Directive
Filter the entries below, keeping every line that has the word "with".

Records shown
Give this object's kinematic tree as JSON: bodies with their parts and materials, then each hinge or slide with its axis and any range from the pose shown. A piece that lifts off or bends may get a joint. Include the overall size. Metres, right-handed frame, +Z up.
* * *
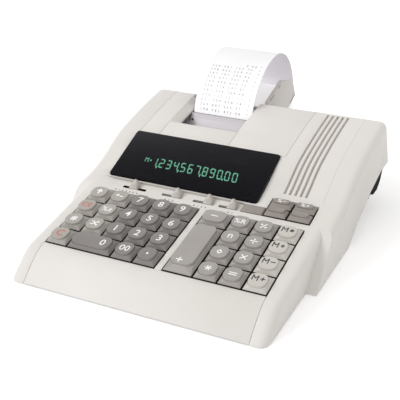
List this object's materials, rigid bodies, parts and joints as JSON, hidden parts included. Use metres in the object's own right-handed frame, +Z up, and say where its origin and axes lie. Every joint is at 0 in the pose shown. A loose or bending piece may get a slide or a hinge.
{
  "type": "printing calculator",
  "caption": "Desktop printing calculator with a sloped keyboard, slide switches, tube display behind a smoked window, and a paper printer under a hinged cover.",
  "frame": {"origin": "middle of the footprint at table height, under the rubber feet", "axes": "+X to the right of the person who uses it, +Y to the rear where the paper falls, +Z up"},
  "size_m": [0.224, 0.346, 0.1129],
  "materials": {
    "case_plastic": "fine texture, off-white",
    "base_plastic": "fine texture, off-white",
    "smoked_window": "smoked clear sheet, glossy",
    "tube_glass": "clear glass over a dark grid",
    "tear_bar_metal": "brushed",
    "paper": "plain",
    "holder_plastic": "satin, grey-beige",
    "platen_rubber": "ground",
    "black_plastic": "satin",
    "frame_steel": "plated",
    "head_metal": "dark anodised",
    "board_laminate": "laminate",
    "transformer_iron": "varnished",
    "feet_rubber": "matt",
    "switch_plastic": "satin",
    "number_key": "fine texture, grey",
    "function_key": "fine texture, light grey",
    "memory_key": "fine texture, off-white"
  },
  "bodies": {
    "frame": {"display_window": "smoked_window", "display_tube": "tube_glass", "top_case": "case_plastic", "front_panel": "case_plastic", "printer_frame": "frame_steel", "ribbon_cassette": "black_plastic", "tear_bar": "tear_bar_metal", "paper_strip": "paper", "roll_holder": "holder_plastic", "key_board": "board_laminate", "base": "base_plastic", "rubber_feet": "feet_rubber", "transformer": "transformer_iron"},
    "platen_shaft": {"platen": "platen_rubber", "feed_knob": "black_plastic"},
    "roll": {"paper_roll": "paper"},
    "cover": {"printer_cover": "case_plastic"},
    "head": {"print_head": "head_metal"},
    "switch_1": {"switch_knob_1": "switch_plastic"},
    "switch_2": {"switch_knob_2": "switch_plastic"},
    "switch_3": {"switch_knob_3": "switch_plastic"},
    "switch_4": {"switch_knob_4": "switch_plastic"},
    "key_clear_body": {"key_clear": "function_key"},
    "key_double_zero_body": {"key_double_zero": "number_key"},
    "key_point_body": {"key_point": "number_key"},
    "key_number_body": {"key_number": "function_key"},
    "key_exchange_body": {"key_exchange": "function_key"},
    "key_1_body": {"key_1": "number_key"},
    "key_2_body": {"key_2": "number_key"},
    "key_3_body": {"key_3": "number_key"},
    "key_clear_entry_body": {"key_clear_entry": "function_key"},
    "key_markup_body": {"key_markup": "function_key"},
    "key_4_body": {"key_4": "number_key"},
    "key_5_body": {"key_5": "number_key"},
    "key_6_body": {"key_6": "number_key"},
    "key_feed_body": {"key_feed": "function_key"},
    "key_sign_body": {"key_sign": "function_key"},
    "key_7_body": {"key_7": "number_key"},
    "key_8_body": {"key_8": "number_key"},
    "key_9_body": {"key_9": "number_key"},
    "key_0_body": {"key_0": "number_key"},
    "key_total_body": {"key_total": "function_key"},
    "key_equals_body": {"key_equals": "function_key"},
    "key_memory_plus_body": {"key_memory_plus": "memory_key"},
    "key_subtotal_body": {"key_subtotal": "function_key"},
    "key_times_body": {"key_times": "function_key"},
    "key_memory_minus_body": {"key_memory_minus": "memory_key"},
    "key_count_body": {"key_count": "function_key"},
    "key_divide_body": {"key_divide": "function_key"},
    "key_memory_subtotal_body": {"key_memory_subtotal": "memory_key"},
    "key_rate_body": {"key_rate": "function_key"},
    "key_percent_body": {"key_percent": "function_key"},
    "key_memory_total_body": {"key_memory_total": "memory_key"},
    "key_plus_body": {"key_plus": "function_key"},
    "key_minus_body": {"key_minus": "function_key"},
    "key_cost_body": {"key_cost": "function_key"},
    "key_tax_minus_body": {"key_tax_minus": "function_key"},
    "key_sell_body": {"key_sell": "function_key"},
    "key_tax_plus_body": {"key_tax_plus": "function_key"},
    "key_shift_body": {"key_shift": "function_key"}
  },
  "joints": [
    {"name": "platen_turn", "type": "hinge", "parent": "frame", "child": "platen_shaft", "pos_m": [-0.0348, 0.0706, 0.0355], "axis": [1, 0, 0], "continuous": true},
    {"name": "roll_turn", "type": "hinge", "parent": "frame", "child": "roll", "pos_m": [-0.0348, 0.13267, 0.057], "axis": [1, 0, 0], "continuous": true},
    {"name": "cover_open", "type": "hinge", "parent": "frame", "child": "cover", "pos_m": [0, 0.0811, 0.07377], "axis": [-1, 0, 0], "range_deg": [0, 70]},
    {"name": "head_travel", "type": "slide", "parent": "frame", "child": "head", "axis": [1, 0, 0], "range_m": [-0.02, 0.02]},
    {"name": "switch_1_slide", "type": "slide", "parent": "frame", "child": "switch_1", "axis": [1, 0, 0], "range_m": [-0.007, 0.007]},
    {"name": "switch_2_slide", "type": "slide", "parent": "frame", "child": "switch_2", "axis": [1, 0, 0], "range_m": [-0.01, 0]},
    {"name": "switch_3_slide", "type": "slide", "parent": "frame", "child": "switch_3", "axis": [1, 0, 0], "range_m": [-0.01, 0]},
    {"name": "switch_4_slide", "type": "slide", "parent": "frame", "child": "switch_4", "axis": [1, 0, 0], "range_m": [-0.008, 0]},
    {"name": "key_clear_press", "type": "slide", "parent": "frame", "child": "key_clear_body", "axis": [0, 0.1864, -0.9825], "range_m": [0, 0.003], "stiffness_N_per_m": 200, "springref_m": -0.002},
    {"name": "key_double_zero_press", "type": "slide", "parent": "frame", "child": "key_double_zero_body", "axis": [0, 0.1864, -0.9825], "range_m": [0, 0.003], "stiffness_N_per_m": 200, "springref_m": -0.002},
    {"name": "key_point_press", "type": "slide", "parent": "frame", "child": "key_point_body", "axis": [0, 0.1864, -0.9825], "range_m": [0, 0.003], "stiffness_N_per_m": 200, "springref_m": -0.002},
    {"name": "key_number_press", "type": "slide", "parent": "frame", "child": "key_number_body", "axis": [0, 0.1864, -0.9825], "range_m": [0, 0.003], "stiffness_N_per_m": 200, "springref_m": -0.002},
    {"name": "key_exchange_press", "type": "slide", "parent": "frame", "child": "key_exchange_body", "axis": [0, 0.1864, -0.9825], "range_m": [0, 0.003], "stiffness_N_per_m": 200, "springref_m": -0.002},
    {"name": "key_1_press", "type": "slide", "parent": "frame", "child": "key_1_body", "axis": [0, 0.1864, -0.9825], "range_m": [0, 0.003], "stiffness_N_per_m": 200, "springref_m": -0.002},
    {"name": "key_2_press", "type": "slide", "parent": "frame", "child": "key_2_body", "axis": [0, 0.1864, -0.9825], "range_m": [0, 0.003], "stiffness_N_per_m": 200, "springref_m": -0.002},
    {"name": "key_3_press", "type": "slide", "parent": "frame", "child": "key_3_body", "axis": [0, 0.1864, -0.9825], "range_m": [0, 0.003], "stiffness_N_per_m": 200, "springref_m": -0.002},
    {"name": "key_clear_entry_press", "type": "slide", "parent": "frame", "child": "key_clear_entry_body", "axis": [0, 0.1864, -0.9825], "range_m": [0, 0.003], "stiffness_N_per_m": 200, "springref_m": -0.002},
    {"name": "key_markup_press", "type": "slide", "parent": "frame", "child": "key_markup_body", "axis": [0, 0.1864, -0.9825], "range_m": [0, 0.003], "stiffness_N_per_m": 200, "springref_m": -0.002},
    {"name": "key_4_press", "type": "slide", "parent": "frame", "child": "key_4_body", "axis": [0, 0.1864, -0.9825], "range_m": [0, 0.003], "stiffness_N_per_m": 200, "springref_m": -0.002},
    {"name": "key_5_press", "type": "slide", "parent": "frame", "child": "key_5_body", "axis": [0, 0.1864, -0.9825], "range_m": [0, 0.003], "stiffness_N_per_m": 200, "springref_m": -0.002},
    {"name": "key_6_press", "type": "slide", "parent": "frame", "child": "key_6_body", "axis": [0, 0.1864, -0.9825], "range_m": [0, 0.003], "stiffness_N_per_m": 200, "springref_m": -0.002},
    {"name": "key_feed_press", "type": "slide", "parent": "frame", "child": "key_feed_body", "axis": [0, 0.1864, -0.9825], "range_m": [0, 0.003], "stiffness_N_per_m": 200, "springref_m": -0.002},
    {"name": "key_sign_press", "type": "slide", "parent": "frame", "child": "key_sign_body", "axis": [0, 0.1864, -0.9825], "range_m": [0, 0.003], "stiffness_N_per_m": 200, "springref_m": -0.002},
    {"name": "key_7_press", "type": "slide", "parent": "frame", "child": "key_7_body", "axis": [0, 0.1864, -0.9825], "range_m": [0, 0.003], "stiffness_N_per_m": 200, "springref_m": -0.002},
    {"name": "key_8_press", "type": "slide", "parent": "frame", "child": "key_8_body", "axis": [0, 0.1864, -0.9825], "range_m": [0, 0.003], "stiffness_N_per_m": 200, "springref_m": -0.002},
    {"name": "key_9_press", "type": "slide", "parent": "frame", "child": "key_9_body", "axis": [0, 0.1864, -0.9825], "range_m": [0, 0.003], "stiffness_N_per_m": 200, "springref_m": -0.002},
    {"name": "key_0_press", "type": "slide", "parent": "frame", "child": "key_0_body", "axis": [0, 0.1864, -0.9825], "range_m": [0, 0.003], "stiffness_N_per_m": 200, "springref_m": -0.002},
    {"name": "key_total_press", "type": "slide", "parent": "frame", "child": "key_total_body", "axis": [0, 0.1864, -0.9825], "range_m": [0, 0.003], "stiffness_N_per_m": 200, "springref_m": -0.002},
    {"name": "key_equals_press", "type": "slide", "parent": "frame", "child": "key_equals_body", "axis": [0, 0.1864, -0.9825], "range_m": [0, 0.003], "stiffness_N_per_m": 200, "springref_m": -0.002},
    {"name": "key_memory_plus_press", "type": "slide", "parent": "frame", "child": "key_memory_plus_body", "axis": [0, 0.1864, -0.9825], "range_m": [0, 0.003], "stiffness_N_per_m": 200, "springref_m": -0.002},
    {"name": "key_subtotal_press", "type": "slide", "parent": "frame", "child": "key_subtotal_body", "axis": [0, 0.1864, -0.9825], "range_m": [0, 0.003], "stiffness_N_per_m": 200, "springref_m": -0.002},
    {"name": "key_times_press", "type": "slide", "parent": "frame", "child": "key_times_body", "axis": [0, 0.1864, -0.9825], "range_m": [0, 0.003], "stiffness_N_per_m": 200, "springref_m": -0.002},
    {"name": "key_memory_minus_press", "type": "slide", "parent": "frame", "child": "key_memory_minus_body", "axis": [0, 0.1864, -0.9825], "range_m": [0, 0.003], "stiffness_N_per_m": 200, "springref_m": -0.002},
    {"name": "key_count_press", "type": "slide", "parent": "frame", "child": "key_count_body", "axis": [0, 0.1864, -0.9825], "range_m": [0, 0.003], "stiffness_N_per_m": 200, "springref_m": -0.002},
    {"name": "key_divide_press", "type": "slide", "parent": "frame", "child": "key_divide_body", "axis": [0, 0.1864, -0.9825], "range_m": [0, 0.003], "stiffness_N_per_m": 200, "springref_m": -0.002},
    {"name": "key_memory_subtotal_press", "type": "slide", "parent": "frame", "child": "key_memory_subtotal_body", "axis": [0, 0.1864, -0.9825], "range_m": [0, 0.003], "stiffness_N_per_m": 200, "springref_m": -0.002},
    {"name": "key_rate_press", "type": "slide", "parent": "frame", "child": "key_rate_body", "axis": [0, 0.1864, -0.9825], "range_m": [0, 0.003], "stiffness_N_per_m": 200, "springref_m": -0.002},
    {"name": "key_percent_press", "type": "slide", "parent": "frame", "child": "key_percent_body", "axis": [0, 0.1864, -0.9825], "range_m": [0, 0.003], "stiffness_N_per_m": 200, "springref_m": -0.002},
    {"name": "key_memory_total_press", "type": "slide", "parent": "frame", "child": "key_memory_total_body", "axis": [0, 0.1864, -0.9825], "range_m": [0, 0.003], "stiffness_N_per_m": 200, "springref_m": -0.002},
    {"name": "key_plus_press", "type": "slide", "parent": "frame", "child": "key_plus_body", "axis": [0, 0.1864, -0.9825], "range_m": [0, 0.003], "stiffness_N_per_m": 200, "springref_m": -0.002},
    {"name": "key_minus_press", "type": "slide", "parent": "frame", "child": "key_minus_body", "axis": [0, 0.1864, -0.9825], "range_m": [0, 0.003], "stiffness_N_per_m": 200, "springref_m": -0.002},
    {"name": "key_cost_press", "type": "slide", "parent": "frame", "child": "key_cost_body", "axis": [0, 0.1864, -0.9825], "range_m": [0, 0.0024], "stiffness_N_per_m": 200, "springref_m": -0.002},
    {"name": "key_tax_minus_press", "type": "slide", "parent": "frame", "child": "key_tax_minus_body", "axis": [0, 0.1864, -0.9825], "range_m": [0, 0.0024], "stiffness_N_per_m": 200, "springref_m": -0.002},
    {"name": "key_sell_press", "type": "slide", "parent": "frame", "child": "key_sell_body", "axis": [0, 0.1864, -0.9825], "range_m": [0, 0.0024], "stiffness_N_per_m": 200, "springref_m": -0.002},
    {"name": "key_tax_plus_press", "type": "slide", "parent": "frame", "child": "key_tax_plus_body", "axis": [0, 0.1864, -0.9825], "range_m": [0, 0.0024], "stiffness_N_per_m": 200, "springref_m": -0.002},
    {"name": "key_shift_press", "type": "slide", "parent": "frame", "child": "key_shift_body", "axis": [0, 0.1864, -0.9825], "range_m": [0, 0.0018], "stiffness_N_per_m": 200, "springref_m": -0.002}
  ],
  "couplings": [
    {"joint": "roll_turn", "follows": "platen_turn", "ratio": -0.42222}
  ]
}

Answer
Give this object's kinematic tree as JSON: bodies with their parts and materials, then each hinge or slide with its axis and any range from the pose shown. A piece that lifts off or bends may get a joint. Include the overall size. Metres, right-handed frame, +Z up.
  "caption": "Desktop printing calculator with a sloped keyboard, slide switches, tube display behind a smoked window, and a paper printer under a hinged cover.",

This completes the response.